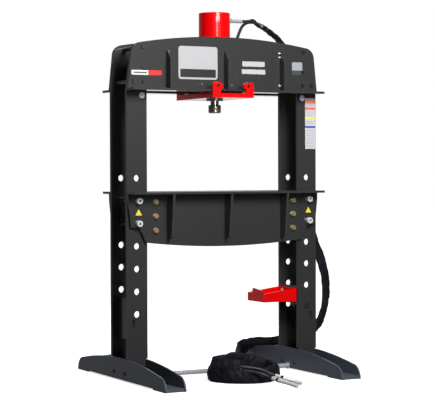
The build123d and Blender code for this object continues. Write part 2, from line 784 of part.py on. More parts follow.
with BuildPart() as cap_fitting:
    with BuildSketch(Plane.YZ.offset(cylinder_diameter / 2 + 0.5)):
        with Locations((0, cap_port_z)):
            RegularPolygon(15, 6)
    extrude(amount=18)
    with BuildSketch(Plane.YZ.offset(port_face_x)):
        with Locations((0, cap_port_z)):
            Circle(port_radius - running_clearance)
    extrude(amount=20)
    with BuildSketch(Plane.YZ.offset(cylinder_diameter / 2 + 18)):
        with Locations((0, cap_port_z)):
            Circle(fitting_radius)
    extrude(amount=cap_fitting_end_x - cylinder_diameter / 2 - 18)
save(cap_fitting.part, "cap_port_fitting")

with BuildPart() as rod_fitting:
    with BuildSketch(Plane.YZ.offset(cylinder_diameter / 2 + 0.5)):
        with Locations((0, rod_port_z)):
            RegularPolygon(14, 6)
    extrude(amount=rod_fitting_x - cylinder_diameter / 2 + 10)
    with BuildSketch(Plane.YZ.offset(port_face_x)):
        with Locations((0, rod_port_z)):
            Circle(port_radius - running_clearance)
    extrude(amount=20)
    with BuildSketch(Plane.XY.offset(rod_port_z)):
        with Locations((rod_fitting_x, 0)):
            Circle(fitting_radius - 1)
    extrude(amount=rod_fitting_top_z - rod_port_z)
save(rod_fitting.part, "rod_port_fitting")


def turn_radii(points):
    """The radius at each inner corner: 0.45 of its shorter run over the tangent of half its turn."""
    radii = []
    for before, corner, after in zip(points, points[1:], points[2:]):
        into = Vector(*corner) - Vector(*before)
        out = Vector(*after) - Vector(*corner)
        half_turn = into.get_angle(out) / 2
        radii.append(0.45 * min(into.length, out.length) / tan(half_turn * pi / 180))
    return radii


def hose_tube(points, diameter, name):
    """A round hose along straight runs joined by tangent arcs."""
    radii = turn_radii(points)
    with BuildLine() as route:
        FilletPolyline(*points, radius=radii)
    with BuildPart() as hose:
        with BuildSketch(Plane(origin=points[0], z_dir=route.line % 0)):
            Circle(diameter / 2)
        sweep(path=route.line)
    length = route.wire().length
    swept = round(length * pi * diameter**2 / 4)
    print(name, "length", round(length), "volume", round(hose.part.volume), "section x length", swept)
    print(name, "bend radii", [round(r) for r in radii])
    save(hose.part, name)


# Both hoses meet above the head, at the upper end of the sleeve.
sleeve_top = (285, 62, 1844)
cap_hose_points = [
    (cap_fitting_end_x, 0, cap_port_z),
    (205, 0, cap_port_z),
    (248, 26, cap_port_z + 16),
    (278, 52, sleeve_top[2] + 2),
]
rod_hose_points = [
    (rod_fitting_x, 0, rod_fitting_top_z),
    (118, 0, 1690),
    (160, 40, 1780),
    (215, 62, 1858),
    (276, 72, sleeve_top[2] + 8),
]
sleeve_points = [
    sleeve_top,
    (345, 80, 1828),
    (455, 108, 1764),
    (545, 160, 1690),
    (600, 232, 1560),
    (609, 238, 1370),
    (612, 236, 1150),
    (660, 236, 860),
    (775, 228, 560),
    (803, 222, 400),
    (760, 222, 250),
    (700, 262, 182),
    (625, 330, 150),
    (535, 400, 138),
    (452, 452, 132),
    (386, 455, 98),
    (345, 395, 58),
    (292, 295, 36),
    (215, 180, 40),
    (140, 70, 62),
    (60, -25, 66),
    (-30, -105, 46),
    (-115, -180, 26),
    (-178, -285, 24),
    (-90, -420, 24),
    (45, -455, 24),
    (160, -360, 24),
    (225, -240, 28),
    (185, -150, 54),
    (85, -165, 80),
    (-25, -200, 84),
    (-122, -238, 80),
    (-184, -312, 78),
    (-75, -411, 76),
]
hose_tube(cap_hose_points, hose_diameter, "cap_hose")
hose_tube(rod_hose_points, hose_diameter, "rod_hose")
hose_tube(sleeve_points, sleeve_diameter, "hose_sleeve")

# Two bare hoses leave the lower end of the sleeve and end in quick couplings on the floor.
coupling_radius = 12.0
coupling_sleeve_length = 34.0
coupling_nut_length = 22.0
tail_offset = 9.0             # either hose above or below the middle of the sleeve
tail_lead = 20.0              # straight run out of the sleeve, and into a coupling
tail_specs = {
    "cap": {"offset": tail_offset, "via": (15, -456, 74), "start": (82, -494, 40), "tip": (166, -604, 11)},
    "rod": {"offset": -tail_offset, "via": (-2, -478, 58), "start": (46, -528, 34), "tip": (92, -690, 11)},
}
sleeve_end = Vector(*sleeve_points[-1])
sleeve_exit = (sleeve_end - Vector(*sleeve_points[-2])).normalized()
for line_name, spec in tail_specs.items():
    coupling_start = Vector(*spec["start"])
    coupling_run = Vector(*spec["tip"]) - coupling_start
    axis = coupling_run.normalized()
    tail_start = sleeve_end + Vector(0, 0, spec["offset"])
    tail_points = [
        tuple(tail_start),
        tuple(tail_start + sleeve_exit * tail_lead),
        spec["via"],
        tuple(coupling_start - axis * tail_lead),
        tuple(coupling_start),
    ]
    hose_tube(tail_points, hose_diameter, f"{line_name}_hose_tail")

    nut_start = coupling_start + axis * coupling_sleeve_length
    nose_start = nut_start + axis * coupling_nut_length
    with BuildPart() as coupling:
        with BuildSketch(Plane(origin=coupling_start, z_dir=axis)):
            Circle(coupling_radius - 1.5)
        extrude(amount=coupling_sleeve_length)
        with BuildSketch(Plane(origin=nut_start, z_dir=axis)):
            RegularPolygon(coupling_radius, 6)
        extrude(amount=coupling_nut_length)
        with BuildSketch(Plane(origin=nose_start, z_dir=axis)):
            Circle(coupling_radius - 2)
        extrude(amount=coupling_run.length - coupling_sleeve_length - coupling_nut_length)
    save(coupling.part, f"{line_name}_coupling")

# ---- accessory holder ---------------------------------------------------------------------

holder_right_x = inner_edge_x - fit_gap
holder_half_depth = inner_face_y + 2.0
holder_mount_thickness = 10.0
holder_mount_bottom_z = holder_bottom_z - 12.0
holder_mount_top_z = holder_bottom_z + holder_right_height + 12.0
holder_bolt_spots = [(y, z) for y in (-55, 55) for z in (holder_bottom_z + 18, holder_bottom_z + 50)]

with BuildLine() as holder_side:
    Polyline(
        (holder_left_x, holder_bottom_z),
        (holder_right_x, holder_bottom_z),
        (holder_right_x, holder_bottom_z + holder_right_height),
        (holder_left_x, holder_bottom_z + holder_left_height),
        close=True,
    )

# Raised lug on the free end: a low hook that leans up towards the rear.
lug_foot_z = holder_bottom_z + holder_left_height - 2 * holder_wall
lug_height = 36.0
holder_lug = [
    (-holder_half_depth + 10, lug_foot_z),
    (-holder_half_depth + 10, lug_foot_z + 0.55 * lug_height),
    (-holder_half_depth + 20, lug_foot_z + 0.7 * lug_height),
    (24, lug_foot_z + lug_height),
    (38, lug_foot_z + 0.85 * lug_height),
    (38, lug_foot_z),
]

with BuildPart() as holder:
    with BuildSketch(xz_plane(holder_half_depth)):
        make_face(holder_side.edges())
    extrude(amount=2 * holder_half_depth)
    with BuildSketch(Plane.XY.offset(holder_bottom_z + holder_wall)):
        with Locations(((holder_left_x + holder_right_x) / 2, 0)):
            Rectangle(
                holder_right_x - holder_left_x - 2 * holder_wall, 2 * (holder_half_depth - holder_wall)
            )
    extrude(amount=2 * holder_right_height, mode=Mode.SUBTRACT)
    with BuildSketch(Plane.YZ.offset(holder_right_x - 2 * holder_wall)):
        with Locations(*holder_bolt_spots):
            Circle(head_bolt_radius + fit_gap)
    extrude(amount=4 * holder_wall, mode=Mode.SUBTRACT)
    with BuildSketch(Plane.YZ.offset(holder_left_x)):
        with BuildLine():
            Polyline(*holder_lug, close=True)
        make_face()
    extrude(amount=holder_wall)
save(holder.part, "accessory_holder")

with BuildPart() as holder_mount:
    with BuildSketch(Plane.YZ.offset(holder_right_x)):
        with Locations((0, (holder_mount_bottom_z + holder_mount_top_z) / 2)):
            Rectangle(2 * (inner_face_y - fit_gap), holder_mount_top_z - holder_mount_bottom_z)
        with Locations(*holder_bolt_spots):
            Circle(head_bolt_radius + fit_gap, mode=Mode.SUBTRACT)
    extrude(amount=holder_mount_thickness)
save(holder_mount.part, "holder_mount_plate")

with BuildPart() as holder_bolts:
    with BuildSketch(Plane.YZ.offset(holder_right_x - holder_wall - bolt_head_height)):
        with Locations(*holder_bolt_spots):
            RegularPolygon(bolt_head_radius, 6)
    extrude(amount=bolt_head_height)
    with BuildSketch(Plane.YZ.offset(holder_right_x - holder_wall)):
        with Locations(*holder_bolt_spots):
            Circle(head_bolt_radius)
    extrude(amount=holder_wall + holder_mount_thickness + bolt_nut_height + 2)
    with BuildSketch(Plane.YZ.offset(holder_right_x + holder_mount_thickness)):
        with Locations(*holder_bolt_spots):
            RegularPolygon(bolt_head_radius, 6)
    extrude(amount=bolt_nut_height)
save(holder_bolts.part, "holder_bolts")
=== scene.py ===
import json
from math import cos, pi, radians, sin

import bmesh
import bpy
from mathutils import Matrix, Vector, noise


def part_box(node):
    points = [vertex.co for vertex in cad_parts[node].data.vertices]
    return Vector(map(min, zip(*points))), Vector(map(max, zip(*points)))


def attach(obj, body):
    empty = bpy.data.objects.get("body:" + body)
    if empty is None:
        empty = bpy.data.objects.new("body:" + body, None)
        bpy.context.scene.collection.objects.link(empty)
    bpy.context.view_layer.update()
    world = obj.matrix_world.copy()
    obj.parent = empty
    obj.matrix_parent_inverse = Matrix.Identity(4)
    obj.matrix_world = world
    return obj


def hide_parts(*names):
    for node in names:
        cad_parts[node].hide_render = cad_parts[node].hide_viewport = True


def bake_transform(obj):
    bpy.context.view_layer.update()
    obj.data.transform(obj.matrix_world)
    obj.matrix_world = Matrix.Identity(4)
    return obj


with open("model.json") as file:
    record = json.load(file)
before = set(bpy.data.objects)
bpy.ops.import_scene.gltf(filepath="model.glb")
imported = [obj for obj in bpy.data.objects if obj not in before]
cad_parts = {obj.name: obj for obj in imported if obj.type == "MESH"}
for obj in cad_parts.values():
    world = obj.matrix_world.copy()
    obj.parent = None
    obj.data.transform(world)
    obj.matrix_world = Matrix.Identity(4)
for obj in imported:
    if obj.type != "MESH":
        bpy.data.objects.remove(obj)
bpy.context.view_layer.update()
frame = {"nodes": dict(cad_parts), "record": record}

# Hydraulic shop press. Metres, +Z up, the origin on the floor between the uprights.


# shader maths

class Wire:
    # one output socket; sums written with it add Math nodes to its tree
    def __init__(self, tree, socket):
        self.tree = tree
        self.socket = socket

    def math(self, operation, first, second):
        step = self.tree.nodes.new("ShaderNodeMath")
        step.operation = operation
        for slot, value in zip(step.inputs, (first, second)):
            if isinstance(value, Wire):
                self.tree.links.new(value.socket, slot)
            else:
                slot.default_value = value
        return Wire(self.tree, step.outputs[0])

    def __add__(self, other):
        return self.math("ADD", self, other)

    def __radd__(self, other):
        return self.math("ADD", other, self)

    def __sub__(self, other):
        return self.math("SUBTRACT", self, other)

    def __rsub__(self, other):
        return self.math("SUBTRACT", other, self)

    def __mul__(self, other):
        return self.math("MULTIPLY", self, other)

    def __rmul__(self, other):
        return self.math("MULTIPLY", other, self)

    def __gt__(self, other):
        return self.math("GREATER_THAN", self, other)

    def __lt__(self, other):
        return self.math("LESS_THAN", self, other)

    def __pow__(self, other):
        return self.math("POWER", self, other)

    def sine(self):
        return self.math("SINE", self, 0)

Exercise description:
What do the lines above say from the one containing "extrude(amount=holder_wall + holder_mount_thickness" down to the one containing "zip(*points))), Vector(map(max, zip(*points)))"? Return them exactly, both end lines included, and only them.

Output of the exercise:
    extrude(amount=holder_wall + holder_mount_thickness + bolt_nut_height + 2)
    with BuildSketch(Plane.YZ.offset(holder_right_x + holder_mount_thickness)):
        with Locations(*holder_bolt_spots):
            RegularPolygon(bolt_head_radius, 6)
    extrude(amount=bolt_nut_height)
save(holder_bolts.part, "holder_bolts")
=== scene.py ===
import json
from math import cos, pi, radians, sin

import bmesh
import bpy
from mathutils import Matrix, Vector, noise


def part_box(node):
    points = [vertex.co for vertex in cad_parts[node].data.vertices]
    return Vector(map(min, zip(*points))), Vector(map(max, zip(*points)))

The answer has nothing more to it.